Like Taco Cabana of old, you are allowed to assemble your own condiments. This is another master stroke for the inflation age. If, after putting together the cilantro and salsa toppings, you’re still up for parlor games, check out the cornhole out the back or the regular games of loteria, another Mexico City import (think bingo mixed with Tarot cards). Beer-garden vibes are kind of what Denton is known for around the Metroplex and Taco H’s beer garden might just be the vibiest of them all.
Even the decor is fun. The distinctive glittery balaclavas of Lucha Libre masks are hanging behind the bar, and in various locations around the restaurant. They are not just for show. The restaurant hosts wrestling nights, the next coming on May 4. One of my neighbors went to a Libre training camp in Veracruz and insists that these theatrical rumbles are just as dangerous as they are bizarre and entertaining.
Mexican people – incredible as this may seem to American people – actually like having children around.

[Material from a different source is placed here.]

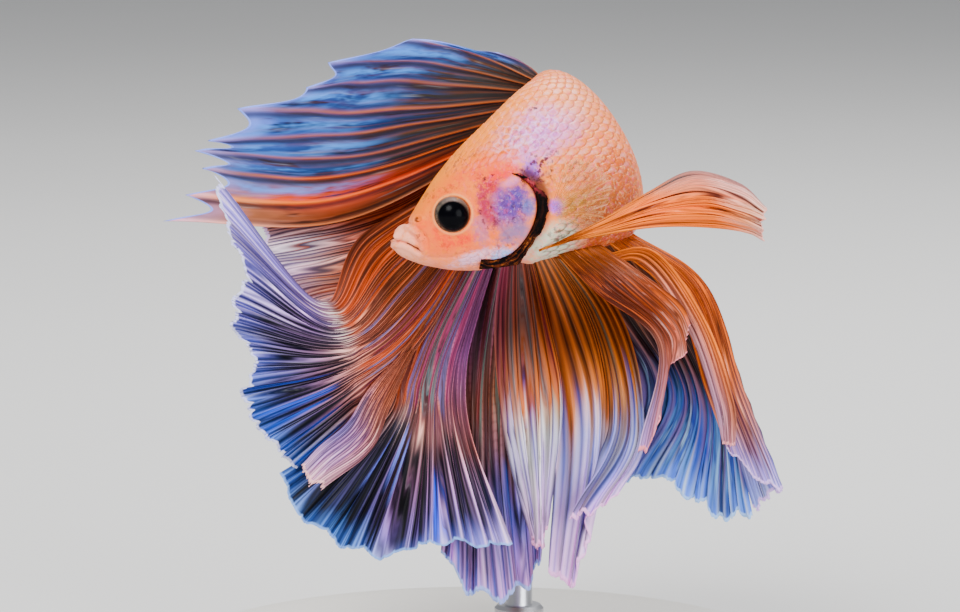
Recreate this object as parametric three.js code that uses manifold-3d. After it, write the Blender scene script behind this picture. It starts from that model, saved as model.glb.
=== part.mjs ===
// A long-finned betta (Siamese fighting fish) as a life-size museum model, turned in a tight bend,
// with its fins spread, on a plain display stand.
//
// Two frames are used. The fish is shaped in its own frame: +X to its right flank's open side of the
// bend, +Y away from the viewer, +Z up, in millimetres, with its origin in the middle of the spread
// fins. The whole fish then leans back a little and is lifted over the stand, whose underside centre
// is the origin of the part.
import * as THREE from 'three';
import { mergeVertices } from 'three/addons/utils/BufferGeometryUtils.js';
import Module from 'manifold-3d';

const wasm = await Module();
wasm.setup();

// ---------------------------------------------------------------- driving dimensions, millimetres
const DEG = Math.PI / 180;
const GAP = 0.3;                    // clear space between neighbouring pieces
const SLIVER = 0.02;                // edges shorter than this are closed up after a cut
const FIN_THICKNESS = 0.55;         // fins are solid sheets of this thickness
const BODY_LENGTH = 38;             // snout to tail root, along the curved spine
const SNOUT = [-7.6, -4.5, 5.5];    // tip of the snout
const PITCH = 19 * DEG;             // the head points down by this much
const BEND_START = 9.4;             // where along the spine the bend begins
const BEND_END = 27.5;              // and where it ends
const BEND_ANGLE = 120 * DEG;       // how far the tail turns away from the head's line
const HEAD_END = 12.4;              // parting places along the spine
const FRONT_END = 18;
const BEND_PIECE_END = 25;
const LEAN = 8 * DEG;               // the fish leans back on its stand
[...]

They have this weird idea that kids are little dotes who bring a youthful positivity to a party. The bright lucha libre mask decorations and the near endless selection of aguas frescas make El Taco H very welcoming to the little mans and womans.
And the margaritas? El Taco H is the first joint in the DFW area…hell, any area, that could have slotted in there as the fifth pillar of Austin’s holy Quadrumvirate. The lime mix tastes fresh. They spice up their creamy homemade horchata rice drink by spiking it with rum.
It’s nearly summer, Hottest people. I’ll see you down El Taco H. Order me a pitcher of frozen margaritas, a carne asada, and a Panadol.